Every bit of footage of Alfonso Cuarón's Gravity released so far indicates that the fall film is something to behold, and reviews out of the Venice Film Festival are doing nothing to challenge that assumption.
Nancy Tartaglione of Deadline reports that the film "drew loud applause after a tight 90 minutes" in its first screening this morning, and is eliciting utterances of words like "astonishing" and "brilliant." Though it doesn't open stateside until October 4, Cuarón's space epic starring Sandra Bullock and George Clooney, has the honor of opening up the prestigious Italian festival tonight.
Are you excited yet? You should be, but you probably have some questions. We're here to answer them.
So just how good is it?
It's really good, so good reviewers are giving it superlatives. "At once the most realistic and beautifully choreographed film ever set in space, Gravity is a thrillingly realized survival story spiked with interludes of breath-catching tension and startling surprise," Todd McCarthy at The Hollywood Reporter writes. Meanwhile, at Variety, Justin Chang basically posits that the film should restore one's faith in movies, writing that the film "is at once a nervy experiment in blockbuster minimalism and a film of robust movie-movie thrills, restoring a sense of wonder, terror and possibility to the big screen that should inspire awe among critics and audiences worldwide."
Does it make you feel like you're in space?
Yes.

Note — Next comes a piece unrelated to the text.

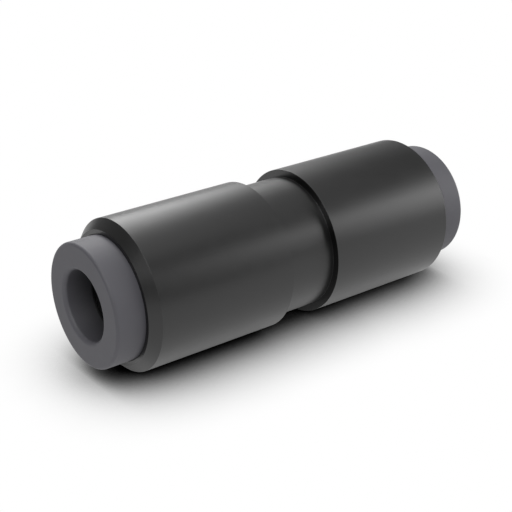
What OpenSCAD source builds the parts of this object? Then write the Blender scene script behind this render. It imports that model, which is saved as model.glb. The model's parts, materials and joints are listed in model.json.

The summary accompanying McCarthy's review reads: "as close to feeling like you're in space as most of us will ever be." Oliver Lyttelton at Indiewire's The Playlist says essentially the same thing—"the film comes as close as most of us are likely to get to actually being in space"—but adds that Cuarón accomplishes as much with help from 3D.
Cuarón's a genius, right?
Yes. First of all, there is that little matter of the opening tracking shot, which, according to McCarthy, lasts 13 minutes, but the whole of the director's work is thoroughly impressive as well. "Almost every decision is inspired," Lyttelton writes. Chang calls Cuarón the "rare virtuoso capable of steering us through vividly imagined worlds and into deep recesses of human feeling."
So should I even pay attention to the actors?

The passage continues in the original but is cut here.